Brain metastases from primary breast cancer tumors often acquire clinically actionable genetic alterations, according to a small study. About one fifth of ERBB2/HER2-negative cases switched to HER2-positivity in the brain metastases.
“Limited therapeutic options exist for patients with brain metastases,” wrote study authors led by Nolan Priedigkeit, BS, of the University of Pittsburgh. “ERBB2/HER2-positive brain metastases have demonstrated encouraging responses to ERBB2/HER2-targeted therapies in recent clinical trials.” ERBB2/HER2-negative brain metastases, however, have shown no such response.
Researchers conducted targeted gene expression profiling on a cohort of 20 primary breast tumors and their patient-matched brain metastases in order to define any clinically actionable metastasis-acquired alterations. The results were published online ahead of print in JAMA Oncology, and presented simultaneously at the San Antonio Breast Cancer Symposium.
In total, 17 of 20 brain metastases maintained their PAM50 subtype; 15 of 20 retained the Oncotype DX clinical risk score as well. In spite of the similarity in those scores, 100 genes were found to be recurrently altered; 55 genes harbored twofold expression gains and/or losses in a quarter of the cases or more. KRT17, KRT5, and KRT14 were the most frequently downregulated, and RAB6B and GRB7 were the most frequently upregulated genes.
Ten of the genes tested for are considered clinically actionable; 17 of the 20 cases had at least one such gene that was altered in brain metastases. ERBB2/HER2 was the most recurrent alteration that showed a twofold or greater expression increase; this occurred in 35% of brain metastases. Three of those cases with substantially increased expression were classified as ERBB2/HER2-negative in the primary breast tumor, and immunohistochemical analysis showed that they became ERBB2/HER2-positive in the brain metastasis.
Six cases also showed increased expression of FGFR4, and three showed a greater than fourfold increase.
The investigators also analyzed a separate cohort of 7,884 breast cancers, including 3,135 cases of local disease and 4,130 cases of metastases, looking for alterations between the local and metastatic sites. Across all metastatic sites there was no significant difference with regard to ERBB2/HER2, but there was a significant enrichment of alterations specifically in brain metastases (24%) when compared with local disease (13%; P < .001).
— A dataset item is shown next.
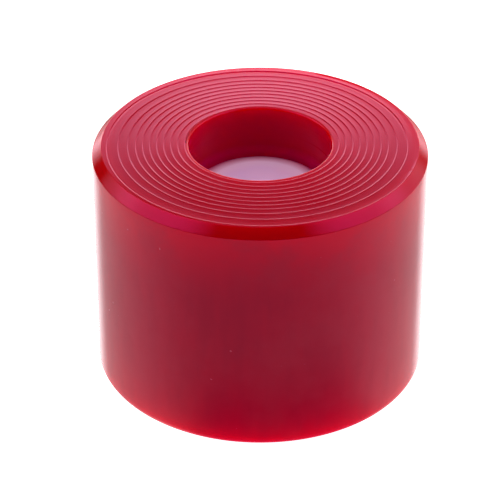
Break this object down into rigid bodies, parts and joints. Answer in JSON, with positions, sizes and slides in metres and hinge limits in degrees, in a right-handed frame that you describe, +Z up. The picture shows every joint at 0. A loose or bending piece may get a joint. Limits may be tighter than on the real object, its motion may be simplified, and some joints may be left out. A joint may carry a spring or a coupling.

“Breast cancer brain metastases are remarkably similar transcriptionally to patient-matched primary tumors; yet, recurrent expression changes in clinically actionable genes are common,” the authors concluded. “Given this evolution, metastasis-acquired features should inform targeted therapy selection and trial eligibilities in advanced cancer settings.” They added that the changes apparent to ERBB2/HER2 “warrant immediate clinical attention,” as many of those patients would not otherwise be offered relevant targeted therapies.